Open positions need attention. Hiring managers are waiting. Deadlines are approaching.
Instead of experimenting with a new workflow, the recruiter falls back on familiar routines.
Not because the AI tool failed.
Because established habits usually win when people are under pressure.
The same pattern appears in HR, finance, marketing, customer support, and operations.
People default to what feels familiar.
Most Training Happens Outside Real Work
This is where many AI training programs lose momentum.
Employees often learn through demonstrations that have little to do with their actual responsibilities.
The examples are generic.
The exercises are hypothetical.
The environment feels separate from the work employees do every day.
A customer support specialist might spend an hour learning AI use cases for content creation.
A payroll administrator might sit through examples designed for sales teams.
The information isn’t necessarily wrong.
It’s just not immediately useful.
When employees can’t connect training to their daily responsibilities, adoption drops quickly.
Managers Often Assume Training Is the Finish Line
Many organizations measure success by attendance.
How many employees completed training?
How many certificates were issued?
How many workshops were delivered?
Those numbers are easy to track.
Actual workplace usage is harder.
A company may proudly report that 500 employees completed AI training. Yet only a small percentage continue using AI tools regularly three months later.
Completion rates don’t reveal whether behavior changed.
Usage does.
Employees Need Repetition
Think about how people learn any skill.
Nobody attends a single driving lesson and becomes an experienced driver.

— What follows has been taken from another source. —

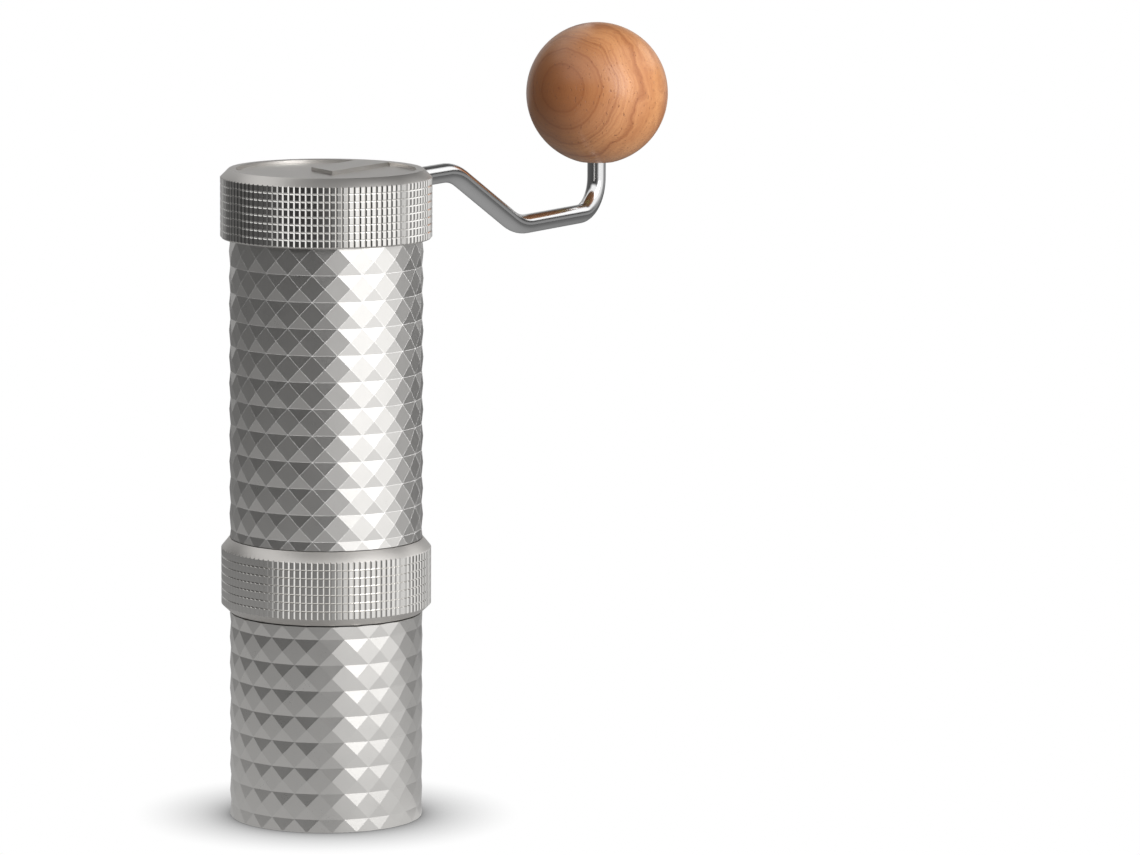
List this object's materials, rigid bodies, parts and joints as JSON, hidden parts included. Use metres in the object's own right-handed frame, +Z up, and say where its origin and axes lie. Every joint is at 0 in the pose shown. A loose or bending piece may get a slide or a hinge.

Nobody joins one fitness class and expects lifelong results.
AI skills develop the same way.
Employees need opportunities to use the technology repeatedly.
Small tasks often work better than large projects.
For example:
- Drafting internal emails
- Summarizing meeting notes
- Creating first drafts of job descriptions
- Organizing research findings
- Preparing interview questions
The goal isn’t mastering every AI feature.
It’s creating regular usage.
Repetition builds confidence.
Confidence increases adoption.
The Skills Gap Is Often a Workflow Gap
Many leaders assume employees lack AI skills.
In reality, some employees know exactly how the tools work.
What they lack is a clear place to use them.
Imagine teaching a team how to use AI for meeting summaries.
If the organization continues requiring manual meeting notes, employees have little reason to change.
The issue isn’t training.
It’s process design.
People adopt tools when those tools become part of expected workflows.
Without that connection, usage remains optional.
And the optional tools are usually forgotten.
Why Some Companies See Better Results
Organizations that maintain AI adoption often approach training differently.
Instead of treating training as a single event, they build ongoing support around it.
Managers discuss AI use cases during team meetings.
Employees share examples with colleagues.
Departments experiment with specific workflows.
Small wins receive attention.
The technology stays visible long after the workshop ends.
In these environments, employees don’t just learn about AI.
They continue using it.
That distinction matters more than any training certificate.
What HR and L&D Teams Should Measure Instead
If the goal is long-term AI adoption, different metrics become important.
Consider tracking:
- Weekly active users
- Monthly AI tool usage
- Time saved on common tasks
- Employee-reported productivity gains
- Department-level adoption rates
- Repeat usage after training
These indicators reveal whether employees are integrating AI into their work.
A training session may last one afternoon.
The real story starts after everyone returns to their desks.